## Supplied information
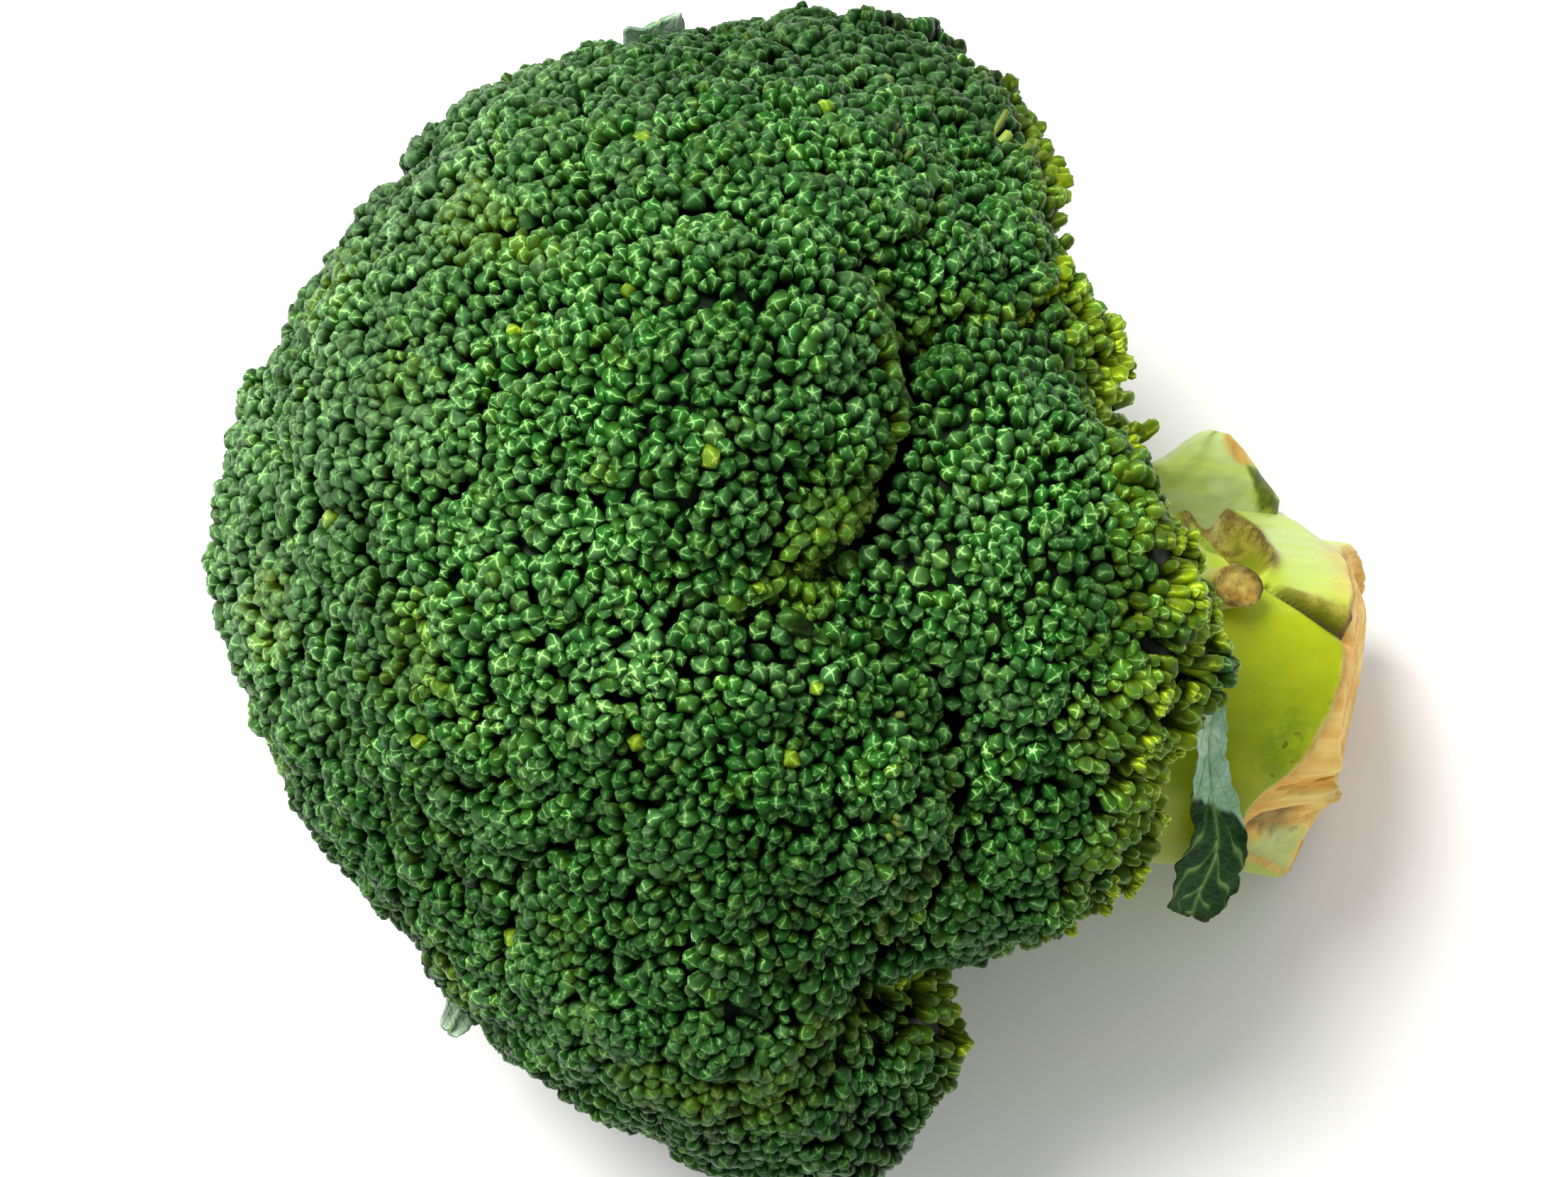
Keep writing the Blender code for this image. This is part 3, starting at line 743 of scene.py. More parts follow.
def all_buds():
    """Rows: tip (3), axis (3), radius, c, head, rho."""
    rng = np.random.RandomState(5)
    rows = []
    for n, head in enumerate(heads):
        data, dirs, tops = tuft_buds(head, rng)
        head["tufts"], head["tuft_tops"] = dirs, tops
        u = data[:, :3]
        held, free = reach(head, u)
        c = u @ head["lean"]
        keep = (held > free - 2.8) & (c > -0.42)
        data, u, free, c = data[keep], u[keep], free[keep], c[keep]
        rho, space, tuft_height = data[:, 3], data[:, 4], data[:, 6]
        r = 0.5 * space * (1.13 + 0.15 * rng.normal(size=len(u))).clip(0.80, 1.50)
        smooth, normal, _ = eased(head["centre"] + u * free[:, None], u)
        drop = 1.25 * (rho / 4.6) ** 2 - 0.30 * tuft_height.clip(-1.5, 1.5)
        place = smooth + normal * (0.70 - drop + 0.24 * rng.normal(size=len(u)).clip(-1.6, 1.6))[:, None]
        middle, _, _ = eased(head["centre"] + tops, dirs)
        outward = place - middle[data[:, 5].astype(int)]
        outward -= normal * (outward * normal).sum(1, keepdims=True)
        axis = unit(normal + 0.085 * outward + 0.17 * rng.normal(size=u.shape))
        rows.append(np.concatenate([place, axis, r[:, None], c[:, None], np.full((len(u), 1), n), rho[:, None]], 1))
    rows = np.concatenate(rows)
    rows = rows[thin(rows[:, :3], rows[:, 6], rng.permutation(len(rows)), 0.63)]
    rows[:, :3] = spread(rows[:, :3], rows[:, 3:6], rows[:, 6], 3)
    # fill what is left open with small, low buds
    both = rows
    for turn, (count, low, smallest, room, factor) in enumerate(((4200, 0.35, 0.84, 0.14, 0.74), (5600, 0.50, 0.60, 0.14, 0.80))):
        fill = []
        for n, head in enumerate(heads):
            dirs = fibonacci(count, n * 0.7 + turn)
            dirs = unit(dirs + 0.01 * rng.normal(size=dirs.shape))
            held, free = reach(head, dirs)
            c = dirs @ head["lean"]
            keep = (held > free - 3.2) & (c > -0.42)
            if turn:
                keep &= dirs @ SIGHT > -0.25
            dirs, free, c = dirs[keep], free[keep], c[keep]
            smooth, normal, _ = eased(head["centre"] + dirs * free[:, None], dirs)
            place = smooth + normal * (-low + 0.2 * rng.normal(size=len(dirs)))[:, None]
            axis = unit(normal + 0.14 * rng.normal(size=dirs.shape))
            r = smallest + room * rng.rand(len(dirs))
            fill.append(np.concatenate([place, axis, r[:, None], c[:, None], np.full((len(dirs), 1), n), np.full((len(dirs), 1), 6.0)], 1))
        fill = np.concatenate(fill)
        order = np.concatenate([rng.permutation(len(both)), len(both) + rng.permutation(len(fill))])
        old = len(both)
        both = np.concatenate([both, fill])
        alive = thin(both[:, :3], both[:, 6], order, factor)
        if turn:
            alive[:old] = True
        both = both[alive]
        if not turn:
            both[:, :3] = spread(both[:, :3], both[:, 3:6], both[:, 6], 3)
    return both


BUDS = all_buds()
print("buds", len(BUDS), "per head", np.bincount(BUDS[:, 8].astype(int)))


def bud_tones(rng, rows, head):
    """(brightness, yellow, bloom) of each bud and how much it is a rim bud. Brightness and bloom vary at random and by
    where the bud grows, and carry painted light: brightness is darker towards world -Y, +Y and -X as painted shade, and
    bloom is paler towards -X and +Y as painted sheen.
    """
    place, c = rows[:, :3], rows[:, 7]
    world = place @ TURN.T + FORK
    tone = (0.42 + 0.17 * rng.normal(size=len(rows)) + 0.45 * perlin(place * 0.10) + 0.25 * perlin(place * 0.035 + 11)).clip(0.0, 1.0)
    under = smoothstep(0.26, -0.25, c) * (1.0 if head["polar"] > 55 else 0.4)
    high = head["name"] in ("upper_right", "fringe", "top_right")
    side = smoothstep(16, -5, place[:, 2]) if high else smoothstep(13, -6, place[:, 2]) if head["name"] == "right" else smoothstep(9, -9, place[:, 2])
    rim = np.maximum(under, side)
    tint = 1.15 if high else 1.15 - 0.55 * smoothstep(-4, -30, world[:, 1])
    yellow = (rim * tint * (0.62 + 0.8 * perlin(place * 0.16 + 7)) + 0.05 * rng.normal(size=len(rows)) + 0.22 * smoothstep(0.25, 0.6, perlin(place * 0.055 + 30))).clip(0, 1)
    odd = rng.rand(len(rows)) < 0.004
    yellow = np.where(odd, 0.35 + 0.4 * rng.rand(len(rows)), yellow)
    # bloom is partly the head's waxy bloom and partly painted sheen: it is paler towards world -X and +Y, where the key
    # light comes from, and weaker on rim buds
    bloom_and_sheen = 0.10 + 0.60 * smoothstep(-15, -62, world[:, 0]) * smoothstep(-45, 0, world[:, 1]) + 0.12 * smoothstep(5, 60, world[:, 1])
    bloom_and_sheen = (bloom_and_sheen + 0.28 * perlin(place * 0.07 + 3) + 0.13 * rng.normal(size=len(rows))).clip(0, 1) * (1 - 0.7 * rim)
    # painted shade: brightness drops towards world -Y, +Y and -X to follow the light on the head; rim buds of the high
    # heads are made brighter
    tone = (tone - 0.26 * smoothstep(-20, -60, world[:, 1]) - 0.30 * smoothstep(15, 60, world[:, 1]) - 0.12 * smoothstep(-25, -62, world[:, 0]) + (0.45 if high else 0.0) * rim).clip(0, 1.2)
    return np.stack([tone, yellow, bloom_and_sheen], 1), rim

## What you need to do
Extract the listing in its entirety and repeat it exactly.

## Solution to the exercise
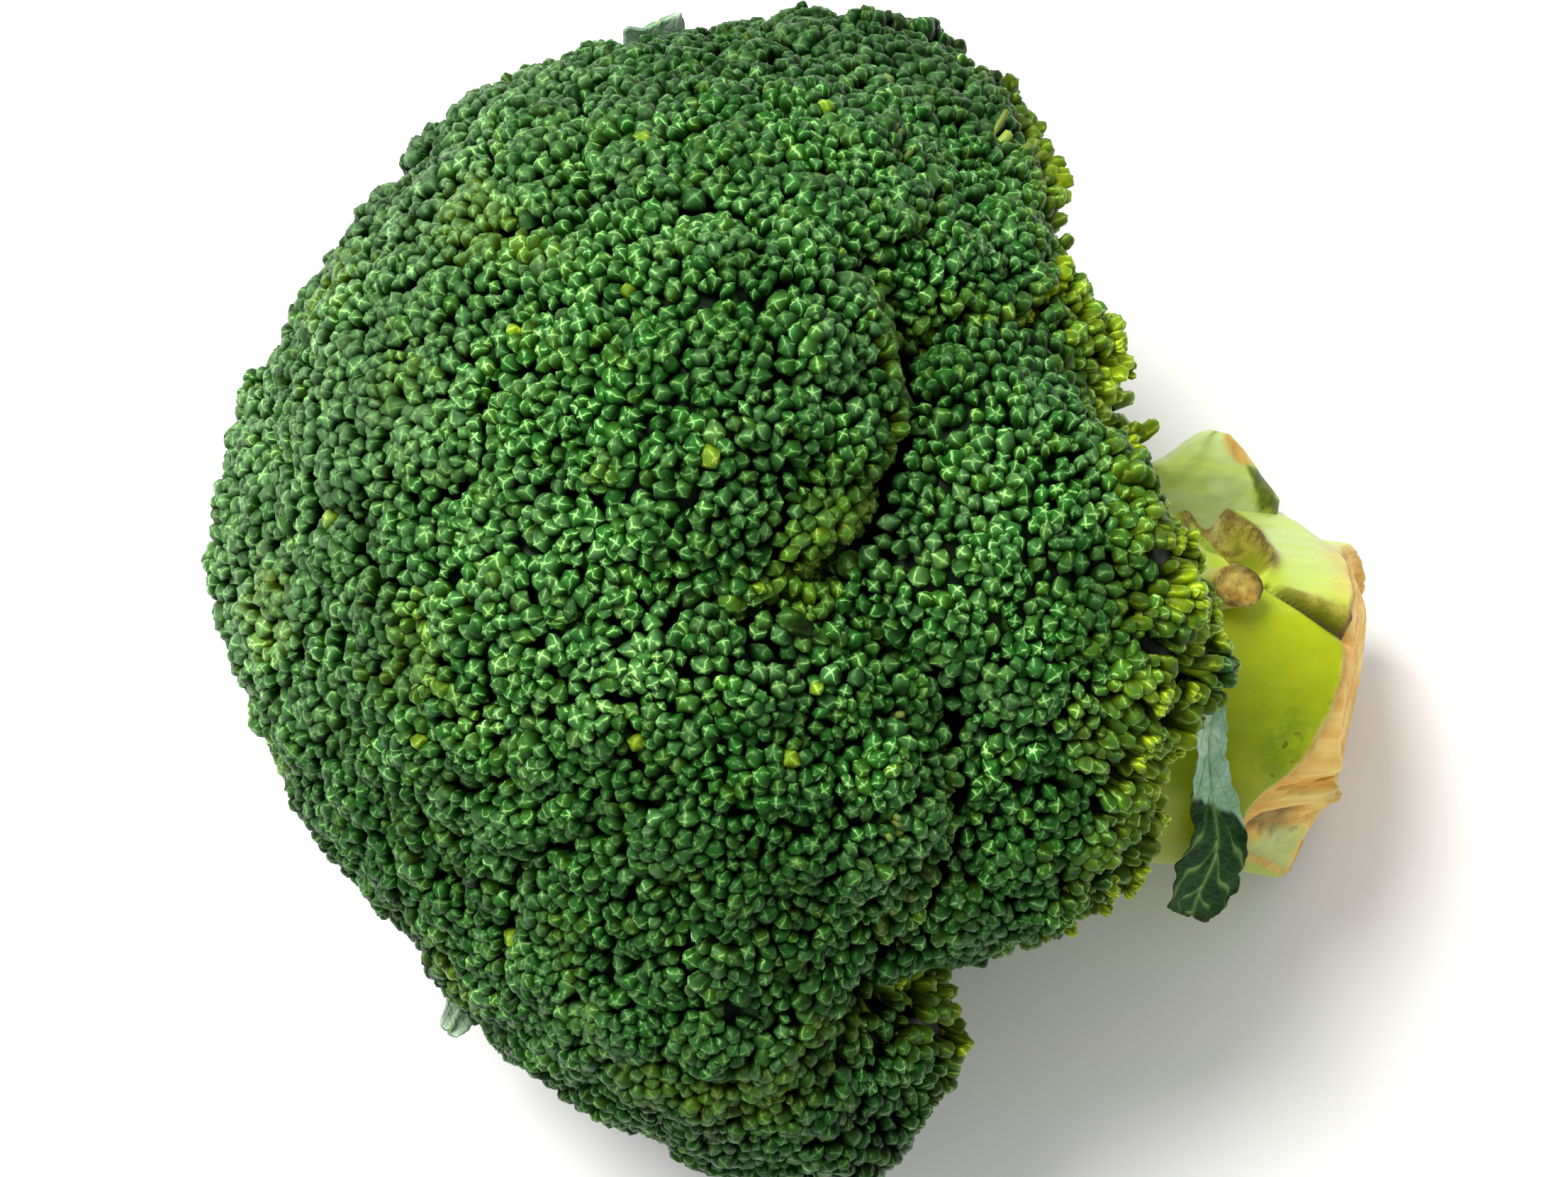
Keep writing the Blender code for this image. This is part 3, starting at line 743 of scene.py. More parts follow.
def all_buds():
    """Rows: tip (3), axis (3), radius, c, head, rho."""
    rng = np.random.RandomState(5)
    rows = []
    for n, head in enumerate(heads):
        data, dirs, tops = tuft_buds(head, rng)
        head["tufts"], head["tuft_tops"] = dirs, tops
        u = data[:, :3]
        held, free = reach(head, u)
        c = u @ head["lean"]
        keep = (held > free - 2.8) & (c > -0.42)
        data, u, free, c = data[keep], u[keep], free[keep], c[keep]
        rho, space, tuft_height = data[:, 3], data[:, 4], data[:, 6]
        r = 0.5 * space * (1.13 + 0.15 * rng.normal(size=len(u))).clip(0.80, 1.50)
        smooth, normal, _ = eased(head["centre"] + u * free[:, None], u)
        drop = 1.25 * (rho / 4.6) ** 2 - 0.30 * tuft_height.clip(-1.5, 1.5)
        place = smooth + normal * (0.70 - drop + 0.24 * rng.normal(size=len(u)).clip(-1.6, 1.6))[:, None]
        middle, _, _ = eased(head["centre"] + tops, dirs)
        outward = place - middle[data[:, 5].astype(int)]
        outward -= normal * (outward * normal).sum(1, keepdims=True)
        axis = unit(normal + 0.085 * outward + 0.17 * rng.normal(size=u.shape))
        rows.append(np.concatenate([place, axis, r[:, None], c[:, None], np.full((len(u), 1), n), rho[:, None]], 1))
    rows = np.concatenate(rows)
    rows = rows[thin(rows[:, :3], rows[:, 6], rng.permutation(len(rows)), 0.63)]
    rows[:, :3] = spread(rows[:, :3], rows[:, 3:6], rows[:, 6], 3)
    # fill what is left open with small, low buds
    both = rows
    for turn, (count, low, smallest, room, factor) in enumerate(((4200, 0.35, 0.84, 0.14, 0.74), (5600, 0.50, 0.60, 0.14, 0.80))):
        fill = []
        for n, head in enumerate(heads):
            dirs = fibonacci(count, n * 0.7 + turn)
            dirs = unit(dirs + 0.01 * rng.normal(size=dirs.shape))
            held, free = reach(head, dirs)
            c = dirs @ head["lean"]
            keep = (held > free - 3.2) & (c > -0.42)
            if turn:
                keep &= dirs @ SIGHT > -0.25
            dirs, free, c = dirs[keep], free[keep], c[keep]
            smooth, normal, _ = eased(head["centre"] + dirs * free[:, None], dirs)
            place = smooth + normal * (-low + 0.2 * rng.normal(size=len(dirs)))[:, None]
            axis = unit(normal + 0.14 * rng.normal(size=dirs.shape))
            r = smallest + room * rng.rand(len(dirs))
            fill.append(np.concatenate([place, axis, r[:, None], c[:, None], np.full((len(dirs), 1), n), np.full((len(dirs), 1), 6.0)], 1))
        fill = np.concatenate(fill)
        order = np.concatenate([rng.permutation(len(both)), len(both) + rng.permutation(len(fill))])
        old = len(both)
        both = np.concatenate([both, fill])
        alive = thin(both[:, :3], both[:, 6], order, factor)
        if turn:
            alive[:old] = True
        both = both[alive]
        if not turn:
            both[:, :3] = spread(both[:, :3], both[:, 3:6], both[:, 6], 3)
    return both


BUDS = all_buds()
print("buds", len(BUDS), "per head", np.bincount(BUDS[:, 8].astype(int)))


def bud_tones(rng, rows, head):
    """(brightness, yellow, bloom) of each bud and how much it is a rim bud. Brightness and bloom vary at random and by
    where the bud grows, and carry painted light: brightness is darker towards world -Y, +Y and -X as painted shade, and
    bloom is paler towards -X and +Y as painted sheen.
    """
    place, c = rows[:, :3], rows[:, 7]
    world = place @ TURN.T + FORK
    tone = (0.42 + 0.17 * rng.normal(size=len(rows)) + 0.45 * perlin(place * 0.10) + 0.25 * perlin(place * 0.035 + 11)).clip(0.0, 1.0)
    under = smoothstep(0.26, -0.25, c) * (1.0 if head["polar"] > 55 else 0.4)
    high = head["name"] in ("upper_right", "fringe", "top_right")
    side = smoothstep(16, -5, place[:, 2]) if high else smoothstep(13, -6, place[:, 2]) if head["name"] == "right" else smoothstep(9, -9, place[:, 2])
    rim = np.maximum(under, side)
    tint = 1.15 if high else 1.15 - 0.55 * smoothstep(-4, -30, world[:, 1])
    yellow = (rim * tint * (0.62 + 0.8 * perlin(place * 0.16 + 7)) + 0.05 * rng.normal(size=len(rows)) + 0.22 * smoothstep(0.25, 0.6, perlin(place * 0.055 + 30))).clip(0, 1)
    odd = rng.rand(len(rows)) < 0.004
    yellow = np.where(odd, 0.35 + 0.4 * rng.rand(len(rows)), yellow)
    # bloom is partly the head's waxy bloom and partly painted sheen: it is paler towards world -X and +Y, where the key
    # light comes from, and weaker on rim buds
    bloom_and_sheen = 0.10 + 0.60 * smoothstep(-15, -62, world[:, 0]) * smoothstep(-45, 0, world[:, 1]) + 0.12 * smoothstep(5, 60, world[:, 1])
    bloom_and_sheen = (bloom_and_sheen + 0.28 * perlin(place * 0.07 + 3) + 0.13 * rng.normal(size=len(rows))).clip(0, 1) * (1 - 0.7 * rim)
    # painted shade: brightness drops towards world -Y, +Y and -X to follow the light on the head; rim buds of the high
    # heads are made brighter
    tone = (tone - 0.26 * smoothstep(-20, -60, world[:, 1]) - 0.30 * smoothstep(15, 60, world[:, 1]) - 0.12 * smoothstep(-25, -62, world[:, 0]) + (0.45 if high else 0.0) * rim).clip(0, 1.2)
    return np.stack([tone, yellow, bloom_and_sheen], 1), rim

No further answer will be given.